Palermo e i suoi spazi occupati, cronache di autogestione «Raccontiamo storia presidi di contropotere nel territorio»

Palermo e i suoi spazi occupati. Cronache di autogestione è un lavoro che riguarda pagine di storia cittadina che finora non erano state scritte. Attraverso le interviste ai protagonisti le curatrici del testo, Giuliana Sorci e Gabriella Palermo, hanno ripercorso la storia dagli anni Ottanta ad oggi da un punto di vista inedito. «Abbiamo scelto di fare il quaderno, il numero due del centro di studi e documentazione Zabùt – spiega Palermo – dedicandolo agli spazi sociali occupati. Abbiamo quindi fatto delle interviste ai diretti protagonisti di queste esperienze, sia quelle concluse che quelle ancora in atto, andando a ricercare il metodo, il momento storico e le attività politiche che hanno portato avanti. Questo perché riteniamo che i centri sociali e le occupazioni di spazi autogestiti rappresentino dei laboratori di alterità, di conflittualità nel territorio». 

Si parte dai primi spazi presso la Facoltà di Lettere e Filosofia, i centri sociali Montevergini, ExKarcere, Laboratorio Zeta, S.P.A.R.O. e più tardi Anomalia, Hotel Patria Occupato, Studentato Malarazza e il Teatro Mediterraneo Occupato. Un filo rosso, quello delle lotte studentesche, che rappresenta «un elemento che accomuna un po’ tutti – aggiunge la curatrice del volume – è la composizione giovanile presente in questi spazi nel momento in cui sono nati, legata soprattutto alle lotte dei movimenti studenteschi, universitari. I centri sociali che sono ancora presenti nel territorio sono più eterogenei, perché dal contesto delle lotte universitarie si sono spostati a quelle per la casa, per i disoccupati, per il quartiere. Tra le esperienze più significative ci sono senza dubbio quelle che sono ancora oggi radicate nel territorio, come il Centro Sociale Ex Karcere, occupato dal 2001, ma anche il Tmo. E sicuramente i box della Facoltà di Lettere». 

La maggior parte di queste occupazioni si trova nei quartieri popolari dell’Albergheria, della Magione, della Vucciria e di Borgo Vecchio. Nel momento in cui il centro sociale si radica nel quartiere diventa «uno spazio di contropotere nel territorio al quale poi questo si riferisce», aggiunge. E iniziano a venire fuori attività come il doposcuola per i bambini e la palestra popolare. Come anche le iniziative culturali e musicali. «Ci si rivolge al centro sociale perché riconosciuto come punto di riferimento a cui guardare – spiega ancora – per avere risposte per i propri bisogni, che spesso sono negati». Un lavoro svolto quindi per recuperare la memoria di come queste realtà sono nate e di come e perché alcune invece non esistono più.

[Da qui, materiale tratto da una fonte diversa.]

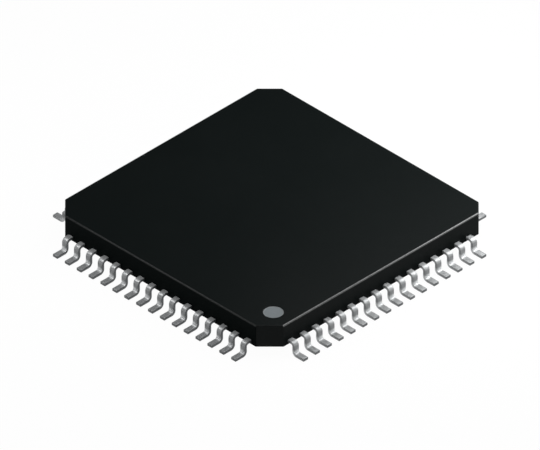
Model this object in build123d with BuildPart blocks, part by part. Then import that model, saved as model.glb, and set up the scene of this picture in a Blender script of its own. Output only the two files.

«Crediamo che gli spazi ancora presenti continuino ad essere presidi sul territorio e laboratori di autogoverno in alcuni casi – conclude Palermo – Si è cresciuti insieme alle lotte politiche che si sono succedute in questo Paese. Non mancano le lotte per i precari, quelle dei comitati territoriali. Il nostro obiettivo è quello di fare un bilancio negli anni di quella che è stata l’esperienza dei centri sociali a Palermo, una ricostruzione storica, perché ci sembrava necessario ribadire il ruolo dei centri sociali, ma anche per un rilancio di queste realtà per capire la fase politica di adesso e come il centro sociale agisce sul territorio proprio in questa fase». Questo secondo lavoro editoriale verrà presentato il 3 maggio alle 17.30 al centro sociale Ex Karcere.